Dating Pyu art at Sri Ksetra is difficult. Studies conducted at Sri Ksetra have used a variety of methods including radio carbon dating, stylistic analysis and palaeographic studies to determine dates; however, much of the dating is still contested among scholars. A palaeographic study of a gold leaf manuscript containing Pali, recovered from the Khin Ba mound, suggests the script could be dated to the fifth century AD, much earlier then the seventh century AD date to which it had been originally attributed. This study was important in reconsidering the date for the Khin Ba mound; however, its proposed dating has not been accepted by all scholars. An argument against dating Pyu material at Sri Ksetra earlier then the seventh century AD is also based on stylistic comparison, with scholars suggesting that while an artefact may have similar attributes to those of fifth century AD artefacts in India, fifth-century culture may have been active into the seventh century AD, which would mean that the similarities could point to this later date. Continued research needs to be undertaken at Sri Ksetra to clarify the issues surrounding dating Pyu art.

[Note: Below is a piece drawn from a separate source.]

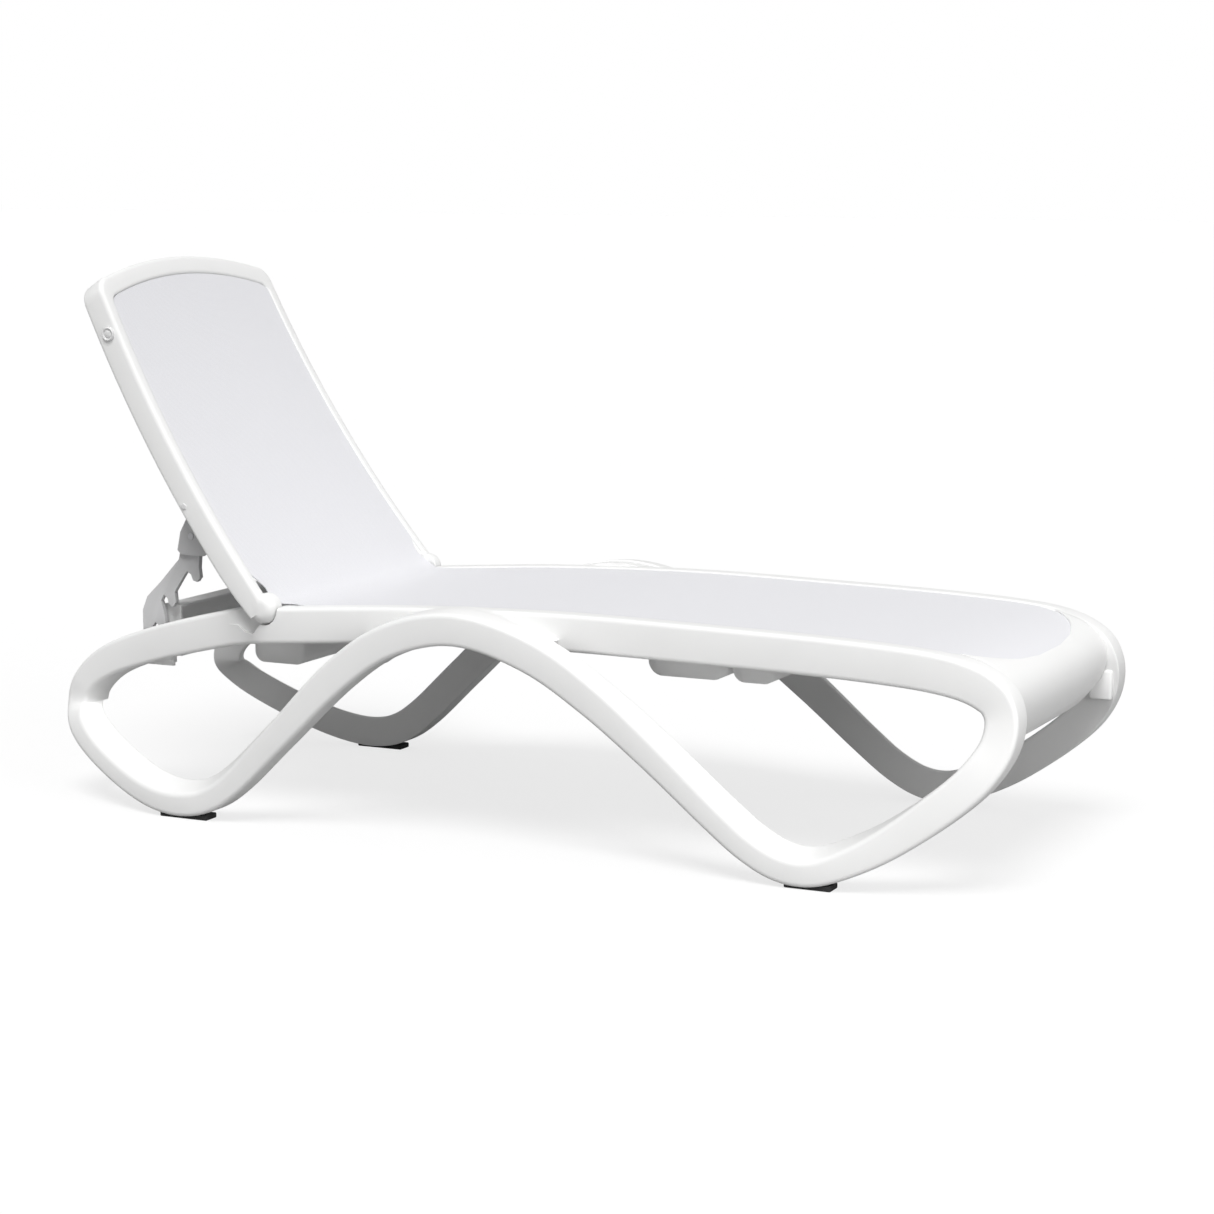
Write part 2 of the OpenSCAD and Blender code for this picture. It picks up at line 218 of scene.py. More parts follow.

Pyu art at Sri Ksetra reveals a number of influences. The art possesses similar qualities to those of the art of Southern India (including the Gupta and post-Gupta periods), Andhra Pradesh, and Sri Lanka. Silver Buddha sculptures recovered from the relic chamber of the Khin Ba mound display stylistic features also found in Sri Lanka, including broad shoulders, shortened necks, individual hair curls, and transparent robes. While cultural influences on the Pyu are evident from Indian similarities, scholarship has also demonstrated similarities with the Mon of Burma and Dvaravati of Thailand. Buddha and stupa triads, use of megaliths, and shared imagery have been cited as demonstrating the influences of these neighbouring Southeast Asian cultures. The wide-ranging comparisons made in analysing Pyu art demonstrate the complexity of studying the art of this culture.